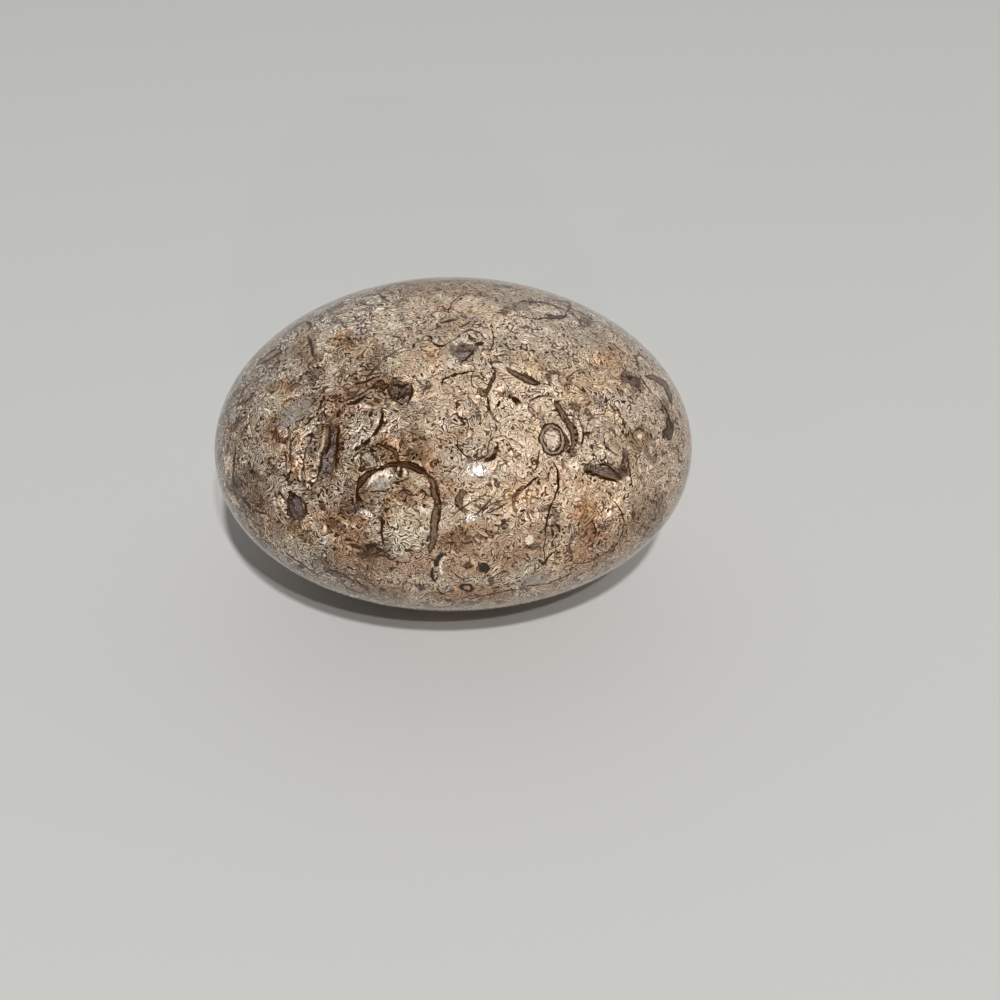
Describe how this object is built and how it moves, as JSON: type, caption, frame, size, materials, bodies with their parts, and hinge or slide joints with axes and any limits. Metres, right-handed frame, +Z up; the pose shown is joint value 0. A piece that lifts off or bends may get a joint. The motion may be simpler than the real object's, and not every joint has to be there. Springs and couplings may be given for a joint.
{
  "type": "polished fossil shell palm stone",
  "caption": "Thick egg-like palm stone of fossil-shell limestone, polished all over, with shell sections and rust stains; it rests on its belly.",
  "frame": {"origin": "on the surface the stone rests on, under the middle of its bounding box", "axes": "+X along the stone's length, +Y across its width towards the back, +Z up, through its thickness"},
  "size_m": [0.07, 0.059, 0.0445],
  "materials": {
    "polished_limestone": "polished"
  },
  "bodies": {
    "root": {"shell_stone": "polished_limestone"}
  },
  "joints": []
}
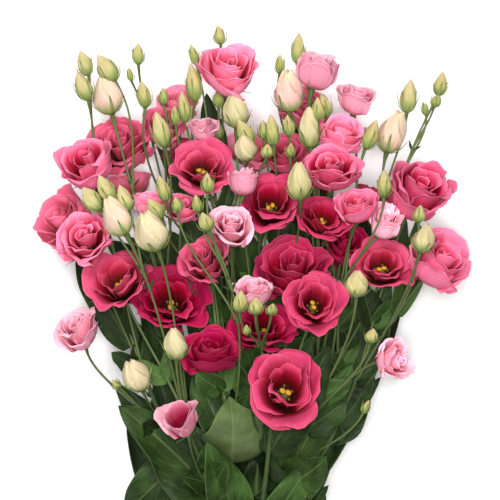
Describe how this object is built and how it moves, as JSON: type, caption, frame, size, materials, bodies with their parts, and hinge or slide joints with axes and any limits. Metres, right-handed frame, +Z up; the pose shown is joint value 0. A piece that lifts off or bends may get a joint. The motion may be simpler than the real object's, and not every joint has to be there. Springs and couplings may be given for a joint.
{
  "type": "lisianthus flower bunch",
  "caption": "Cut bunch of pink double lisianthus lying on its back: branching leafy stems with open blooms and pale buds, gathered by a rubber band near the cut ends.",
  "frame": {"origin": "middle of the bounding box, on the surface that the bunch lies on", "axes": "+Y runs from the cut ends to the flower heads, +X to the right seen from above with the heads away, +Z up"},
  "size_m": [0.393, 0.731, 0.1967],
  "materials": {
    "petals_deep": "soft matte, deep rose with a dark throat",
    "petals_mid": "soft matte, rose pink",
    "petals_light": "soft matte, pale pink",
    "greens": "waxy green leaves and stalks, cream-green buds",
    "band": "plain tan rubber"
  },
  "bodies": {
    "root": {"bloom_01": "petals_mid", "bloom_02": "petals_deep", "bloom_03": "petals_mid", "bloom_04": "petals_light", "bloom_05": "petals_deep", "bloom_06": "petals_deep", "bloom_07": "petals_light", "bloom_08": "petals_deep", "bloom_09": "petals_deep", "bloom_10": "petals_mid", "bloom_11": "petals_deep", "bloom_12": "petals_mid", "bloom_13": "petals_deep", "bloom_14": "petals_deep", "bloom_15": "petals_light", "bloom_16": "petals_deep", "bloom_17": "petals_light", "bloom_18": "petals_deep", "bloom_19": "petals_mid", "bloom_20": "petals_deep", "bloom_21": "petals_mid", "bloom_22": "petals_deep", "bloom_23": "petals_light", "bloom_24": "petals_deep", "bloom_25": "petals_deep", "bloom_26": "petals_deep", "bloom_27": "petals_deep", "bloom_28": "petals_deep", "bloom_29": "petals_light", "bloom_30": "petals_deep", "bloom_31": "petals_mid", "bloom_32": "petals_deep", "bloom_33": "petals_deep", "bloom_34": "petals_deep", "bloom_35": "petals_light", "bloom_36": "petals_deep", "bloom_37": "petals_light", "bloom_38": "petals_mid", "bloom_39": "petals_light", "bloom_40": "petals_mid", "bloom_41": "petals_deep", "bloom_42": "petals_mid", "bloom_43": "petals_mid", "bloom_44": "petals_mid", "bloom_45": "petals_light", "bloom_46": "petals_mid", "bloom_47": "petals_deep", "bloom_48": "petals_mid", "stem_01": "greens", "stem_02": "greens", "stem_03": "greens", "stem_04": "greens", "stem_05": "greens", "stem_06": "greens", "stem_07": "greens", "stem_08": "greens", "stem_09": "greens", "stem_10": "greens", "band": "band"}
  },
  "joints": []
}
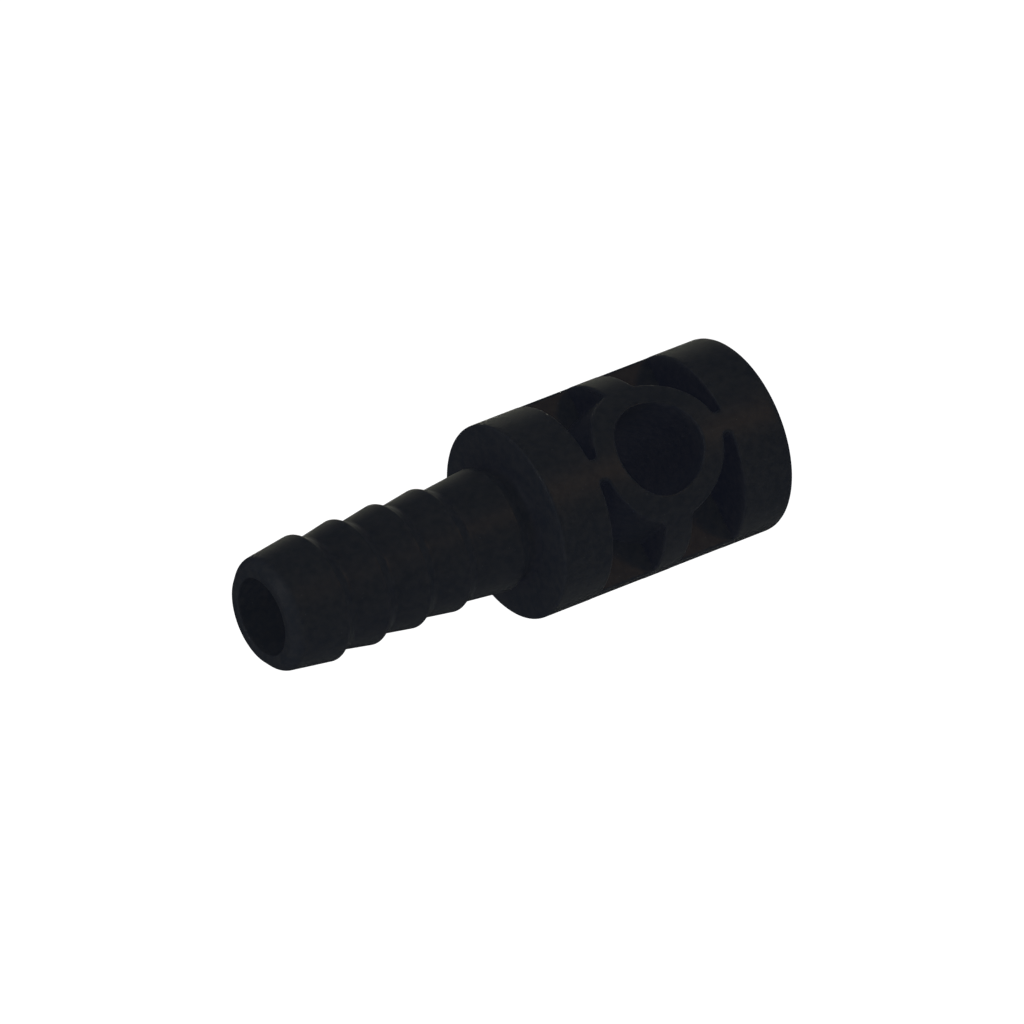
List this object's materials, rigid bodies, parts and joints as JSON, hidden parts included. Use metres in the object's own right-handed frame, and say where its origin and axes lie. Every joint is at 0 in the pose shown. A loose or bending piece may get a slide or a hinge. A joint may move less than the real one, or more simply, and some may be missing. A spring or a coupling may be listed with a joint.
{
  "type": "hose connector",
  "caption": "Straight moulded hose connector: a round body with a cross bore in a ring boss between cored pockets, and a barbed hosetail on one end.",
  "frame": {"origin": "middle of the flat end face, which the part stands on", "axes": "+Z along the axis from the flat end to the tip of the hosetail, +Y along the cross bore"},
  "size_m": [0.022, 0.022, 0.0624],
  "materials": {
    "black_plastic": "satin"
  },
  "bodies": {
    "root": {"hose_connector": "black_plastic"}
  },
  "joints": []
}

====

Problem requirements: Take the records above and return them exactly as written.

Result:
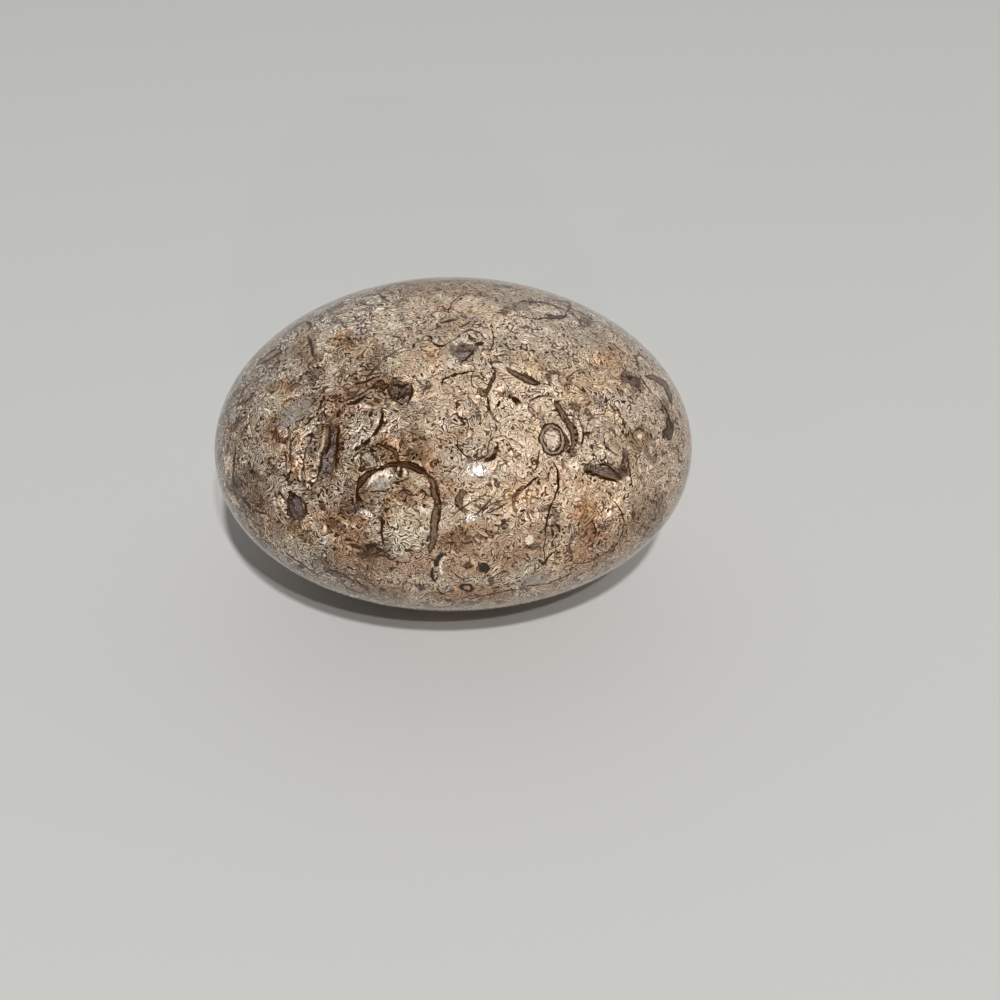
Describe how this object is built and how it moves, as JSON: type, caption, frame, size, materials, bodies with their parts, and hinge or slide joints with axes and any limits. Metres, right-handed frame, +Z up; the pose shown is joint value 0. A piece that lifts off or bends may get a joint. The motion may be simpler than the real object's, and not every joint has to be there. Springs and couplings may be given for a joint.
{
  "type": "polished fossil shell palm stone",
  "caption": "Thick egg-like palm stone of fossil-shell limestone, polished all over, with shell sections and rust stains; it rests on its belly.",
  "frame": {"origin": "on the surface the stone rests on, under the middle of its bounding box", "axes": "+X along the stone's length, +Y across its width towards the back, +Z up, through its thickness"},
  "size_m": [0.07, 0.059, 0.0445],
  "materials": {
    "polished_limestone": "polished"
  },
  "bodies": {
    "root": {"shell_stone": "polished_limestone"}
  },
  "joints": []
}
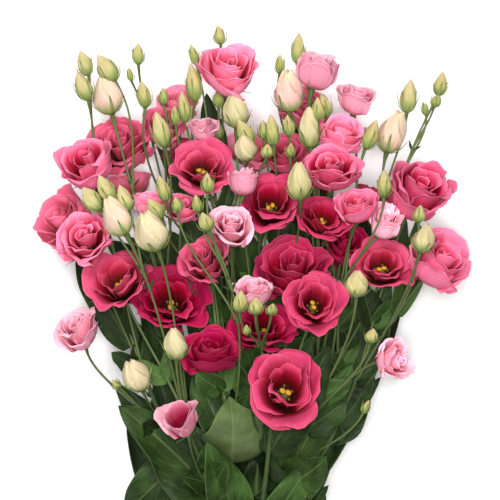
Describe how this object is built and how it moves, as JSON: type, caption, frame, size, materials, bodies with their parts, and hinge or slide joints with axes and any limits. Metres, right-handed frame, +Z up; the pose shown is joint value 0. A piece that lifts off or bends may get a joint. The motion may be simpler than the real object's, and not every joint has to be there. Springs and couplings may be given for a joint.
{
  "type": "lisianthus flower bunch",
  "caption": "Cut bunch of pink double lisianthus lying on its back: branching leafy stems with open blooms and pale buds, gathered by a rubber band near the cut ends.",
  "frame": {"origin": "middle of the bounding box, on the surface that the bunch lies on", "axes": "+Y runs from the cut ends to the flower heads, +X to the right seen from above with the heads away, +Z up"},
  "size_m": [0.393, 0.731, 0.1967],
  "materials": {
    "petals_deep": "soft matte, deep rose with a dark throat",
    "petals_mid": "soft matte, rose pink",
    "petals_light": "soft matte, pale pink",
    "greens": "waxy green leaves and stalks, cream-green buds",
    "band": "plain tan rubber"
  },
  "bodies": {
    "root": {"bloom_01": "petals_mid", "bloom_02": "petals_deep", "bloom_03": "petals_mid", "bloom_04": "petals_light", "bloom_05": "petals_deep", "bloom_06": "petals_deep", "bloom_07": "petals_light", "bloom_08": "petals_deep", "bloom_09": "petals_deep", "bloom_10": "petals_mid", "bloom_11": "petals_deep", "bloom_12": "petals_mid", "bloom_13": "petals_deep", "bloom_14": "petals_deep", "bloom_15": "petals_light", "bloom_16": "petals_deep", "bloom_17": "petals_light", "bloom_18": "petals_deep", "bloom_19": "petals_mid", "bloom_20": "petals_deep", "bloom_21": "petals_mid", "bloom_22": "petals_deep", "bloom_23": "petals_light", "bloom_24": "petals_deep", "bloom_25": "petals_deep", "bloom_26": "petals_deep", "bloom_27": "petals_deep", "bloom_28": "petals_deep", "bloom_29": "petals_light", "bloom_30": "petals_deep", "bloom_31": "petals_mid", "bloom_32": "petals_deep", "bloom_33": "petals_deep", "bloom_34": "petals_deep", "bloom_35": "petals_light", "bloom_36": "petals_deep", "bloom_37": "petals_light", "bloom_38": "petals_mid", "bloom_39": "petals_light", "bloom_40": "petals_mid", "bloom_41": "petals_deep", "bloom_42": "petals_mid", "bloom_43": "petals_mid", "bloom_44": "petals_mid", "bloom_45": "petals_light", "bloom_46": "petals_mid", "bloom_47": "petals_deep", "bloom_48": "petals_mid", "stem_01": "greens", "stem_02": "greens", "stem_03": "greens", "stem_04": "greens", "stem_05": "greens", "stem_06": "greens", "stem_07": "greens", "stem_08": "greens", "stem_09": "greens", "stem_10": "greens", "band": "band"}
  },
  "joints": []
}
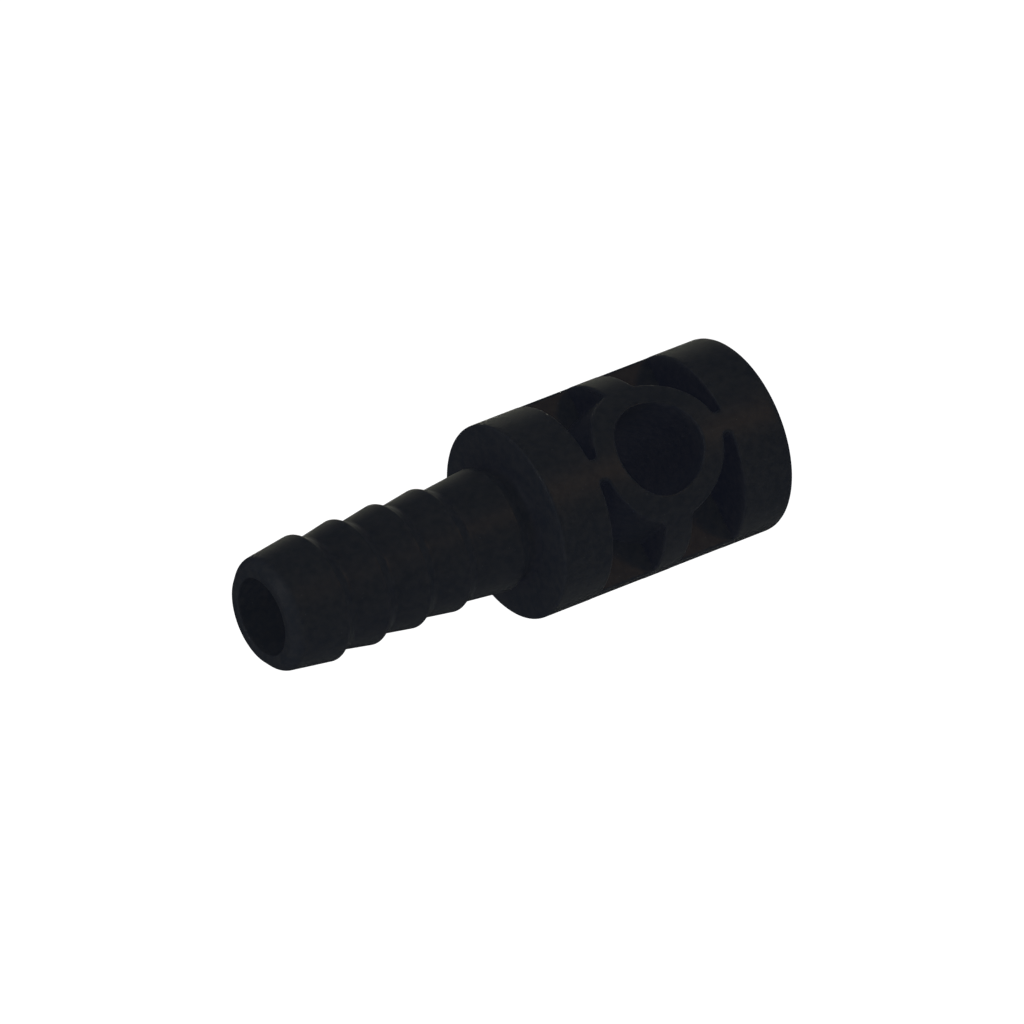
List this object's materials, rigid bodies, parts and joints as JSON, hidden parts included. Use metres in the object's own right-handed frame, and say where its origin and axes lie. Every joint is at 0 in the pose shown. A loose or bending piece may get a slide or a hinge. A joint may move less than the real one, or more simply, and some may be missing. A spring or a coupling may be listed with a joint.
{
  "type": "hose connector",
  "caption": "Straight moulded hose connector: a round body with a cross bore in a ring boss between cored pockets, and a barbed hosetail on one end.",
  "frame": {"origin": "middle of the flat end face, which the part stands on", "axes": "+Z along the axis from the flat end to the tip of the hosetail, +Y along the cross bore"},
  "size_m": [0.022, 0.022, 0.0624],
  "materials": {
    "black_plastic": "satin"
  },
  "bodies": {
    "root": {"hose_connector": "black_plastic"}
  },
  "joints": []
}